Regular review meetings help too. A short planning sync is often enough to prevent a lot of duplicated work and last-minute surprises.
Budget is allocated by habit rather than performance data
If the same channels get the same money every quarter without review, the plan starts to become automatic instead of strategic. The team should compare budget against actual contribution, not just against tradition.
That review does not have to be complex. Even a simple comparison of spend, response, and downstream results can show which channels deserve more attention and which ones are being funded out of inertia.
Campaign results can’t be attributed to specific activities
That usually means the campaign was not structured clearly enough from the start. If the plan does not define the offer, the timeline, and the channel role, attribution gets blurry very quickly.

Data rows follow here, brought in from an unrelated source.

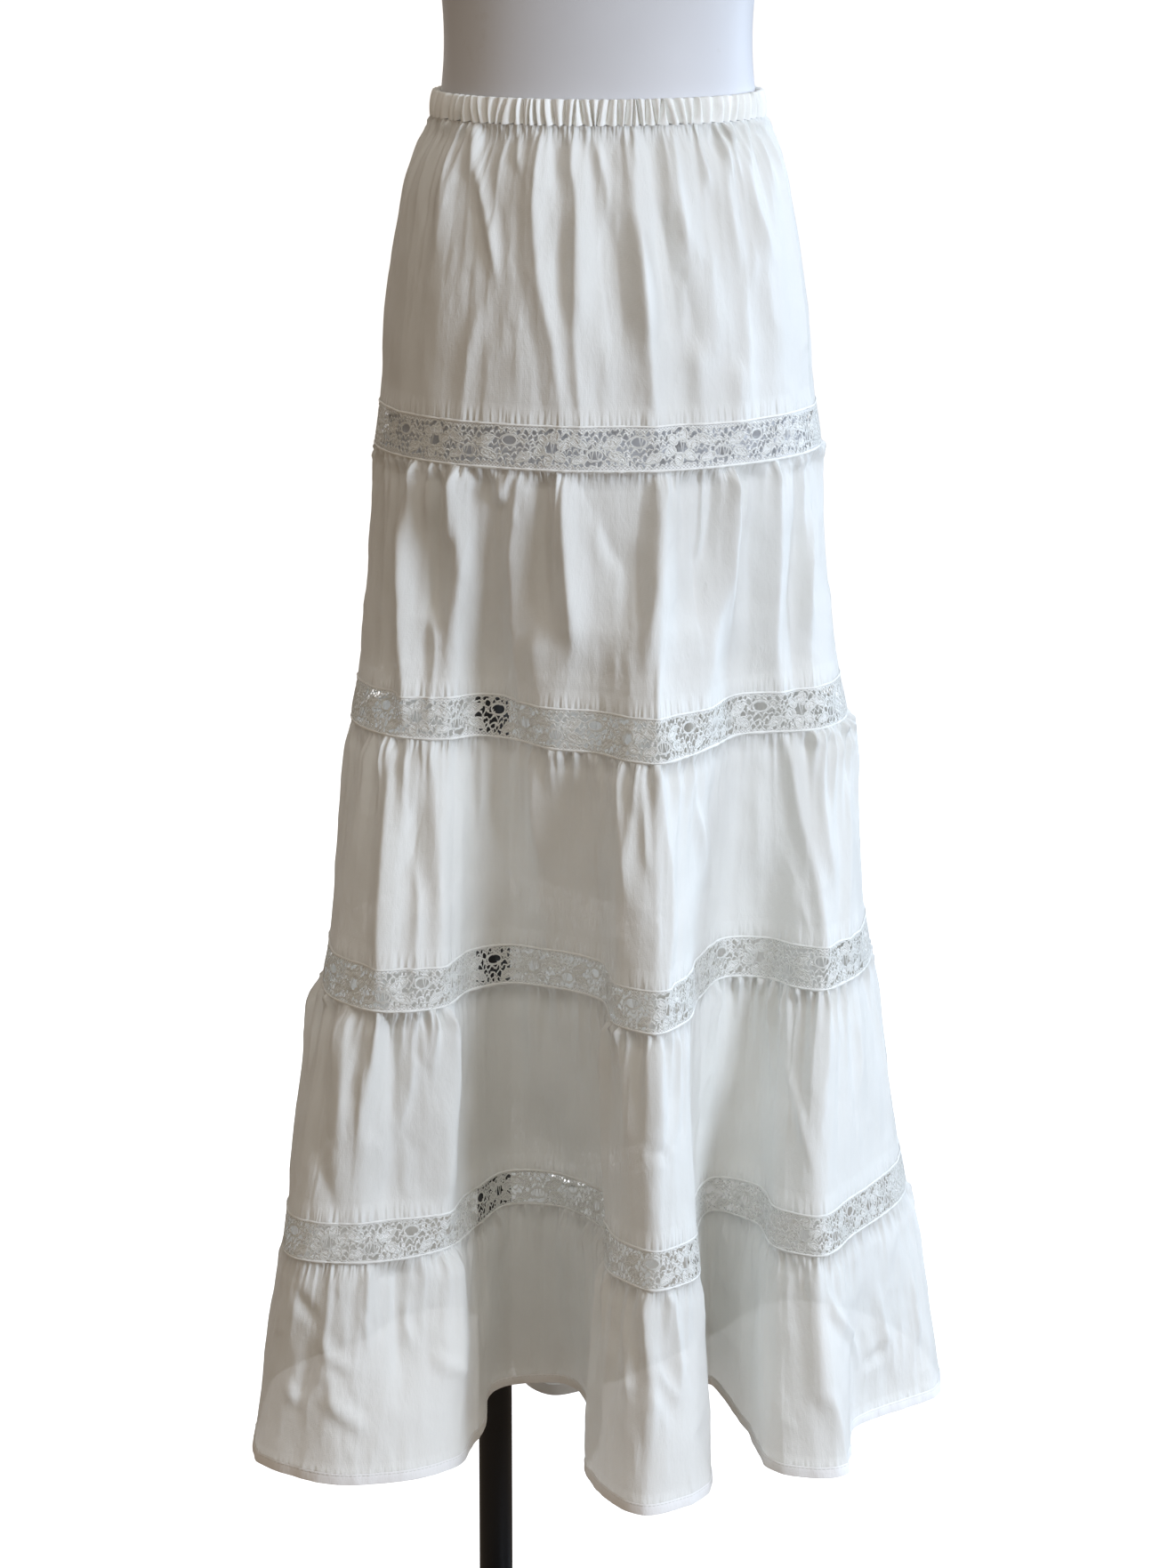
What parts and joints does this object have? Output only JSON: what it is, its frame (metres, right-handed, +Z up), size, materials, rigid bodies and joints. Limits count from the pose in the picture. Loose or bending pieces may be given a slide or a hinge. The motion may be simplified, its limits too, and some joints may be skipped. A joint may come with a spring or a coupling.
{
  "type": "tiered a-line skirt on limbless dress form with stand",
  "caption": "Long A-line skirt of gathered tiers joined by lace bands, with an elastic waistband, hanging in deep folds on a smooth limbless dress form with pole and disc base",
  "frame": {"origin": "centre of the underside of the disc base, on the floor, below the middle of the waist", "axes": "+Z up along the body, -Y towards the front of the skirt, +X towards the right of the picture (the wearer's left)"},
  "size_m": [0.5354, 0.5449, 1.7443],
  "materials": {
    "cotton": "fine white woven cotton with a soft sheen and small crinkles",
    "lace": "white net lace with raised flowers and scrolls",
    "form": "smooth pale grey-white moulded shell",
    "metal": "satin black paint on steel"
  },
  "bodies": {
    "root": {"waistband": "cotton", "tier_1_front": "cotton", "tier_1_back": "cotton", "lace_1_front": "lace", "lace_1_back": "lace", "tier_2_front": "cotton", "tier_2_back": "cotton", "lace_2_front": "lace", "lace_2_back": "lace", "tier_3_front": "cotton", "tier_3_back": "cotton", "lace_3_front": "lace", "lace_3_back": "lace", "tier_4_front": "cotton", "tier_4_back": "cotton", "lace_4_front": "lace", "lace_4_back": "lace", "tier_5_front": "cotton", "tier_5_back": "cotton", "dress_form": "form", "neck_plate": "form", "pole_socket": "metal", "pole": "metal", "foot_collar": "metal", "base_disc": "metal"}
  },
  "joints": []
}
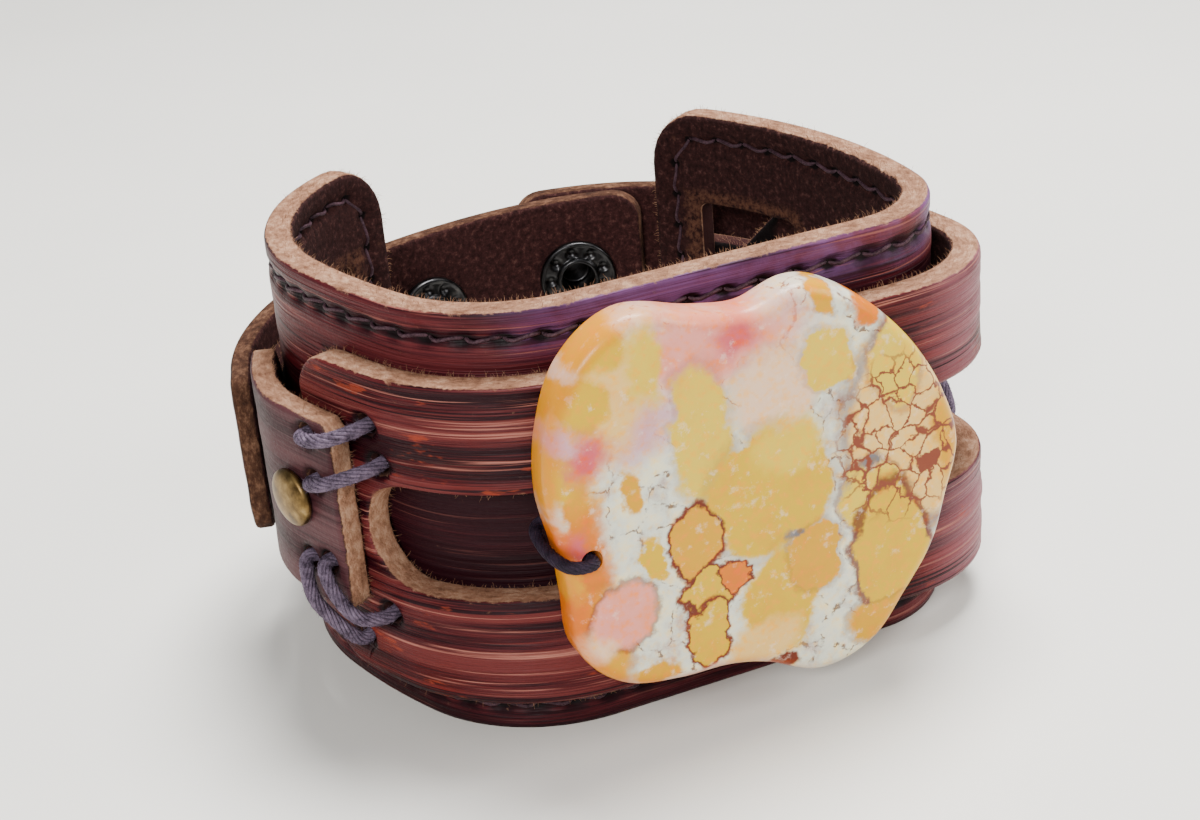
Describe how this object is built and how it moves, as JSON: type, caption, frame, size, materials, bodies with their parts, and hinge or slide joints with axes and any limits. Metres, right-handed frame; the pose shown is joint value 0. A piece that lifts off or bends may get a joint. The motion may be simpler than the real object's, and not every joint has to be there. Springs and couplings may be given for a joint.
{
  "type": "leather cuff bracelet",
  "caption": "Wide leather cuff bracelet with a windowed overlay band, laced tongues, a snapped closure strap and a freeform stone slab on its front.",
  "frame": {"origin": "under the middle of the cuff's box, on the surface that its lower edge rests on", "axes": "+Z along the wrist, +X across the wrist, and the stone faces -Y"},
  "size_m": [0.0846, 0.0796, 0.0508],
  "materials": {
    "base_leather": "satin, scored",
    "overlay_leather": "satin, scored",
    "tab_leather": "smooth, waxed",
    "strap_leather": "matt",
    "brass": "antique",
    "gunmetal": "satin, blackened",
    "cord": "waxed thread",
    "stone": "polished"
  },
  "bodies": {
    "root": {"base_cuff": "base_leather", "lace_left_1": "cord", "lace_left_2": "cord", "lace_left_3": "cord", "lace_left_4": "cord", "lace_right_1": "cord", "lace_right_2": "cord", "lace_right_3": "cord", "lace_right_4": "cord", "overlay_band": "overlay_leather", "rivet_left": "brass", "rivet_right": "brass", "snap_cap": "gunmetal", "snap_stud_1": "gunmetal", "snap_stud_2": "gunmetal", "stone": "stone", "stone_cord": "cord", "strap_left": "strap_leather", "strap_right": "strap_leather", "tab_left": "tab_leather", "tab_right": "tab_leather"}
  },
  "joints": []
}
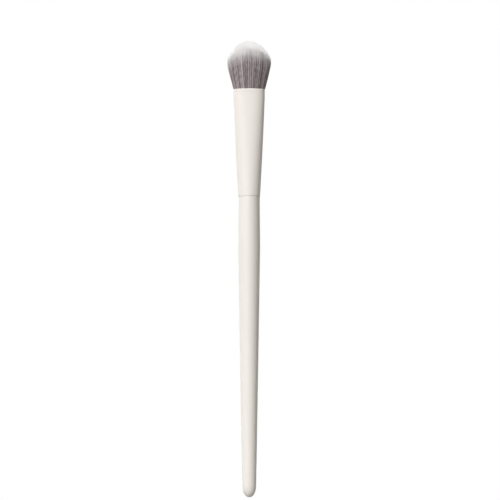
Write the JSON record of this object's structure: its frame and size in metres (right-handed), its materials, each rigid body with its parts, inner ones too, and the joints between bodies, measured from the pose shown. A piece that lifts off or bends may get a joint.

Better tagging, cleaner naming conventions, and consistent reporting habits make attribution much easier. The tool can only report what the team chose to structure in the first place.
Frequently Asked Questions
What should I look for when evaluating marketing planning tools?
Look for goal tracking, task coordination, measurement, and the ability to work across teams. If the tool cannot connect the plan to results, it will be hard to justify.
How long does implementation typically take?
It depends on how much structure the team already has. A simple planning process can be set up fairly quickly, while a more mature system with reporting and approvals takes longer to organize.
What are the most common reasons implementations fail?
They fail when the team buys the tool before defining the workflow, when the process is too complicated, or when no one owns the plan. A tool cannot fix a planning culture that has not been defined yet.
How do I calculate ROI for a planning platform?
Compare the time saved, the campaigns completed more cleanly, and the business results tied to those campaigns against the cost of the platform. If the plan is easier to execute and easier to measure, the ROI usually shows up in both efficiency and performance, especially when the team spends less time correcting the same mistakes.